The exam aims at the didactic aims described as follows. In particular, the student will have to:
a) be able to determine the domain of a real function of a real variable;
b) know how to find the solutions of an equation in the complex domain;
c) be able to recognize the best resolution strategy for limits of real functions of a real variable;
d) know how to study the qualitative graph of a real function of a real variable, identifying any asymptotes, any relative and absolute maximum/minimum, and any inflection points.
The written test foresees a score for all the previous aims, from point a) to point d). Each aim has a variable score.
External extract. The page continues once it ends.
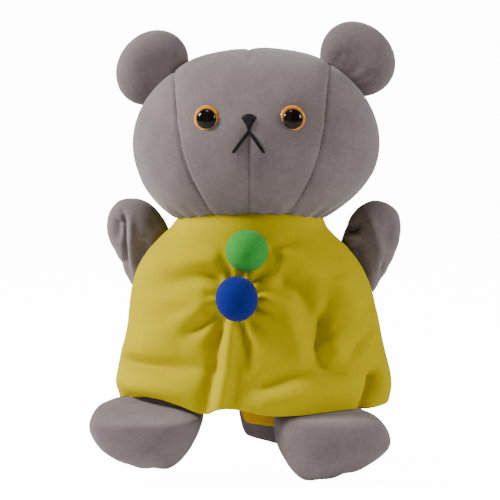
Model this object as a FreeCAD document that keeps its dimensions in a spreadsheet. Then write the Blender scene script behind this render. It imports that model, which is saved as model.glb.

Honors will be awarded in those particular cases in which particular maturity is shown in solving the exam questions.

KNOWLEDGE AND UNDERSTANDING IN TERMS OF EXPECTED OUTCOMES (DUBLIN DESCRIPTOR NO. 1)
Knowledge of the theory of real functions of a real variable will allow the student to acquire awareness of the possible analytical modeling of phenomena that describe the technological world.

SKILLS TO APPLY KNOWLEDGE AND UNDERSTANDING IN TERMS OF EXPECTED OUTCOMES (DUBLIN DESCRIPTOR NO. 2)
The student will be able to use knowledge related to the theory of functions to solve analytical/numerical problems commonly seen in contexts related to Information and Communication Technology systems.

Paolo Marcellini, Carlo Sbordone, Elementi di Analisi Matematica 1, Versione semplificata per i nuovi corsi di laurea, Liguori Editore, 2016.
Ciro D’Apice, Rosanna Manzo, Verso l’esame di Matematica 1, Maggioli Editore, 2015.
Additional teaching material will be available in the section dedicated to teaching within the university platform.